2. Some argue that the word petros refers to a small pebble while petra refers to a boulder, so that Jesus is calling Peter a pebble and himself a boulder. This difference in terms is known in classical Greek, but not in the koine Greek of the New Testament.
3. Petros as a proper name is otherwise unattested. It would be odd for Jesus to change Peter’s name if it did not have significance directly bearing on this passage.
4. Even good Protestant scholars agree that rock must refer to Peter because of the grammar of the passage. Evangelical scholar D. A. Carson spends time debunking the error of attributing rock to something other than Peter in his book Exegetical Fallacies.
The reference to keys harkens back to Isaiah 22.20-22 (read).
You see this passage has similar language to that of the passage in Matthew. The passage in Matthew refers to the majordomo of the king’s household, responsible for managing the household. Jesus in Matthew is clearly giving the same authority to Peter.
So this tells us that Christ intended to found a church, and to give it authority in Peter.
Read Acts 6.5-6, 1 Timothy 4.14, 2 Timothy 1.6.
We see in these passages that laying on of hands is not merely a pleasant ritual, but an actual conveyance of power.
The commissioning of ministers with laying on of hands to convey power from God appears in the Old Testament as well, in Numbers 27.18-23.
In this passage, Moses gives some of his authority to a priest by laying hands on him. The practice of this ritual in the New Testament shows that the apostles intended to convey some of their authority and power to the ministers they commissioned. This is the basis for a hierarchy in the Church; the Church is not intended to be a democracy or an anarchy, but is intended to have ordained ministers who carry power passed down from the apostles. This is what we call Apostolic Succession. Because this authority from the apostles is necessary, the Church must have valid bishops who have received this commissioning. That is why any sect that breaks from the Catholic Church, if it does not have validly ordained bishops, cannot be considered a church of Christ.

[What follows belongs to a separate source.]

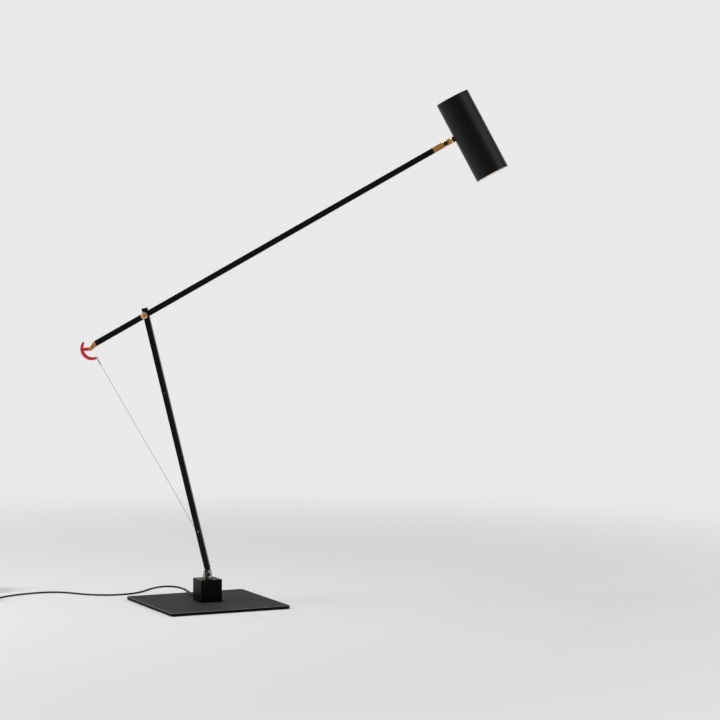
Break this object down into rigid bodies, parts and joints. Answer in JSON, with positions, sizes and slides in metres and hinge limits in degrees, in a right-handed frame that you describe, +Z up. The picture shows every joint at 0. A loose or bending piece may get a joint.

Read Acts 14.23 and Titus 1.5.
These passages indicate the importance of the churches having ordained ministers with authority passed from the apostles.
The scriptures have high things to say about the authority and place of the Church:
Read 1 Timothy 3.15.
The Church in this passage is called the household of God. It is not depicted here as an invisible, unrecognizable spiritual entity, as some Evangelicals maintain, but as a visible organization. It is also called the “pillar and bulwark of the truth” (NRSV), indicating that the Church upholds and defends the truth that has been entrusted to it.
Read Matthew 18.18.
Here Christ imbues the Church with power and authority to teach, excommunicate, define doctrines, and so forth. This is why the Church teaches indefectibility and, in some limited circumstances, infallibility. If the Church were not a single entity with a single teaching, it could not be pillar and bulwark of the truth, because it wouldn’t be teaching the one truth.
Colossians 1.18-24 (read vs. 18, 24) describes Christ as the head of the Church, and the Church as the body of Christ, meaning that Christ dwells in a special way in the Church, that Christ guides the Church, and that the Church is responsible for continuing Christ’s work on Earth. If a person wishes to be close to Christ, it is necessary for him to be in the Church.
Read passages from Church Fathers on sheet, under “Authoritative Church.”
The Church is intended to be one single body, not a smattering of “denominations.” Read Jn 10.16, Romans 16.17, 1 Corinthians 1.10, John 17.17-23, 1 Corinthians 12.13.
Read passages from Church Fathers under “The Church Must be One” and discuss.